08 April 2009

To be or not to be

In the course of our daily business, we are often distracted by words themselves. Sometimes it's because we can't find the right one and sometimes it's because we can't make the one we love work in the context. And sometimes it just because words are wonderful. These ones caught our eye today.

besprinkled, bestrewed, besprent,
besmear, besmirch,
befog, begird, bedaub, bedizen
bedazzled, bequeath, beseech, bereft

Who doesn't love a prefix? Be- does bring a certain gravitas to otherwise ordinary verbs. Which also makes finding a context for them quite a task. Narrators or characters who besmear or bestrew may risk being beheaded if they step outside their natural era.

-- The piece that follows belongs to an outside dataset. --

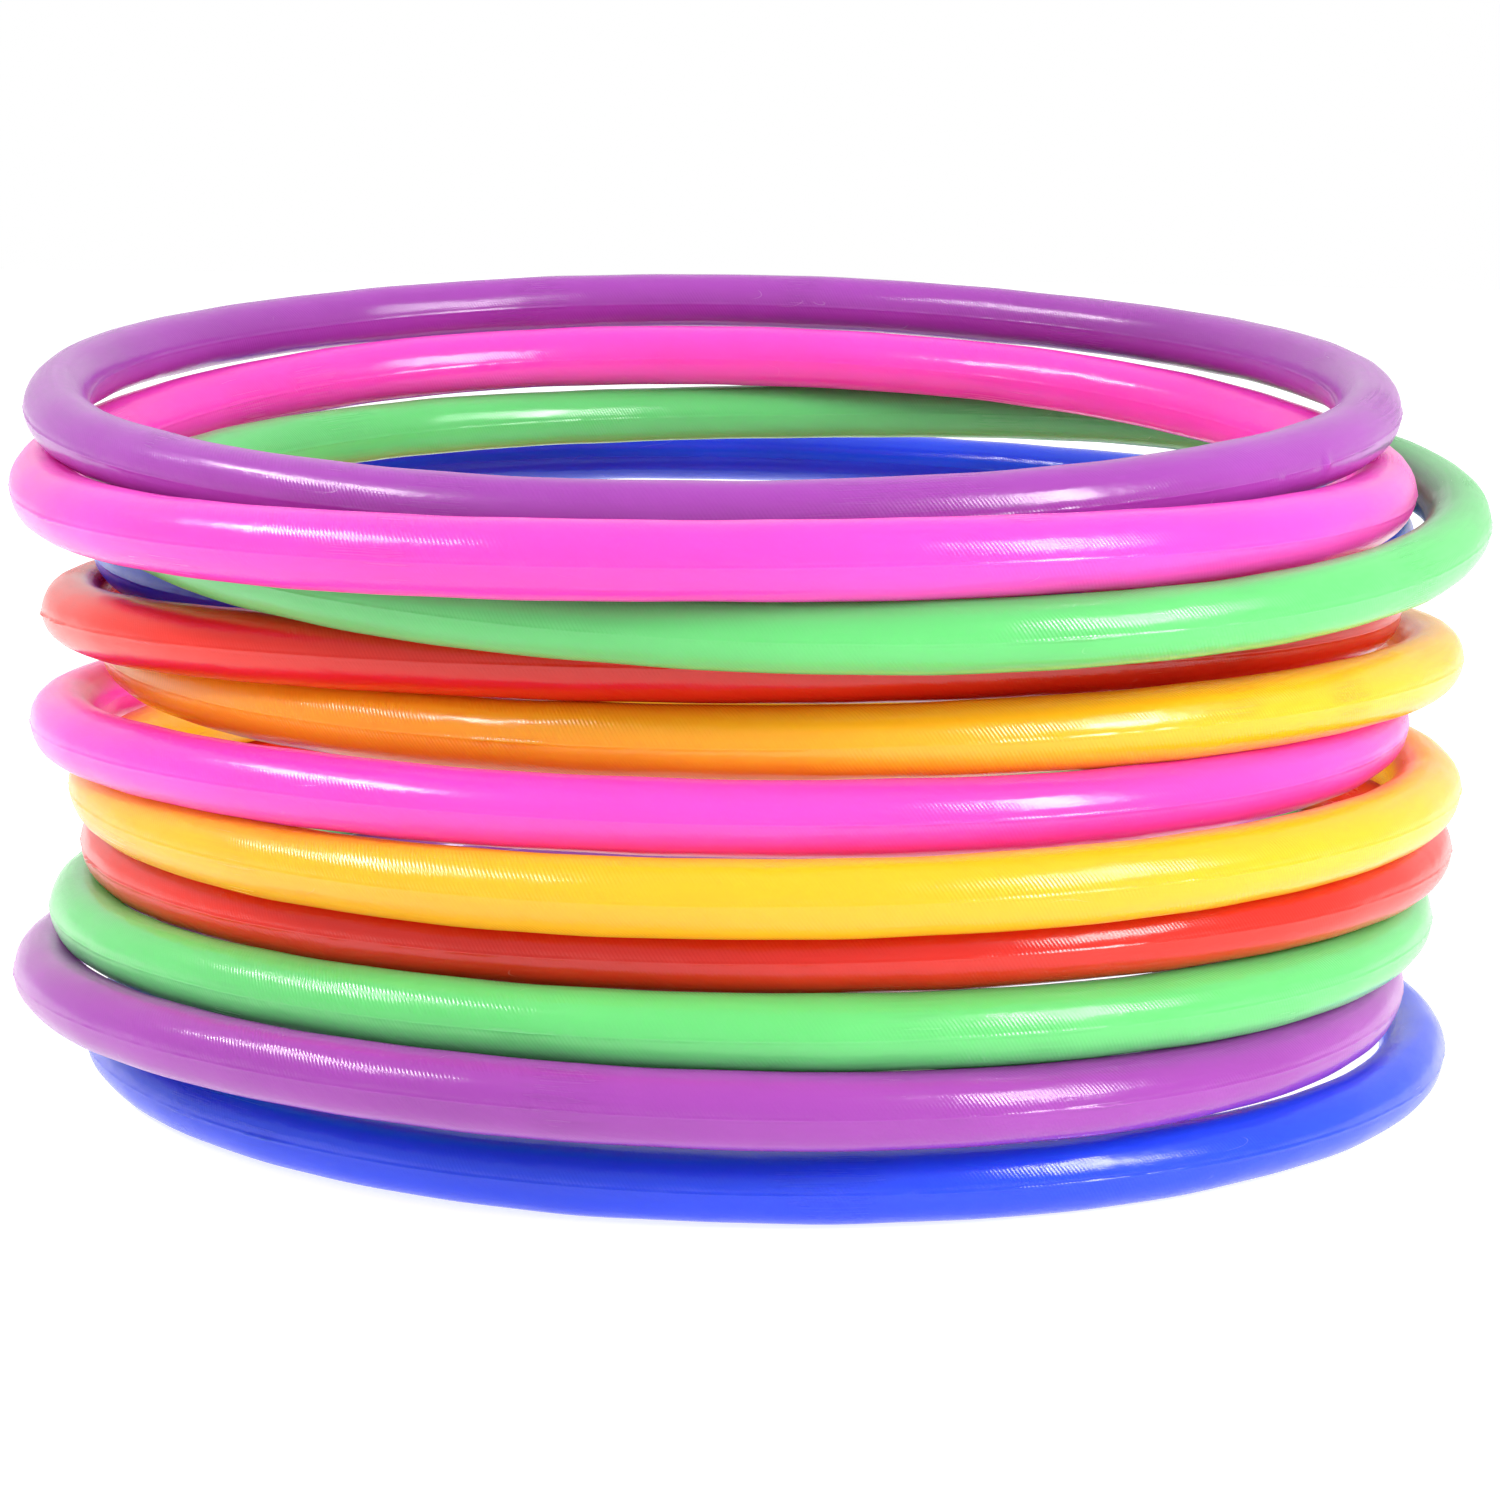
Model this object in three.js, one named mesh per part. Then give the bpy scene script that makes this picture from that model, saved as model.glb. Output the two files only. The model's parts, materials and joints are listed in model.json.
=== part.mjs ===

Of course, it can also be amusing to lose the prefix.*

We have often sprinkled and strewn, but, alas, we fail to recall a single occasion when we have sprent. We refrain from smearing and smirching, we aim to clear rather than to fog, we gird, we daub - but we are uncertain how we might ever manage to dizen. We do like to dazzle, and how we wish we could queath and seech, though perhaps there's never any need to reft.


*Surely everyone's favourite lost prefix is dis-. Who can resist the opportunity to be calmly combobulated or happily gruntled...

2 comments:

Penni Russon said...

I read befog as befrog.

lili said...

Methinks that if the Onions have not read The Disreputable History of Frankie Landau-Banks, they should find themselves a copy forthwith.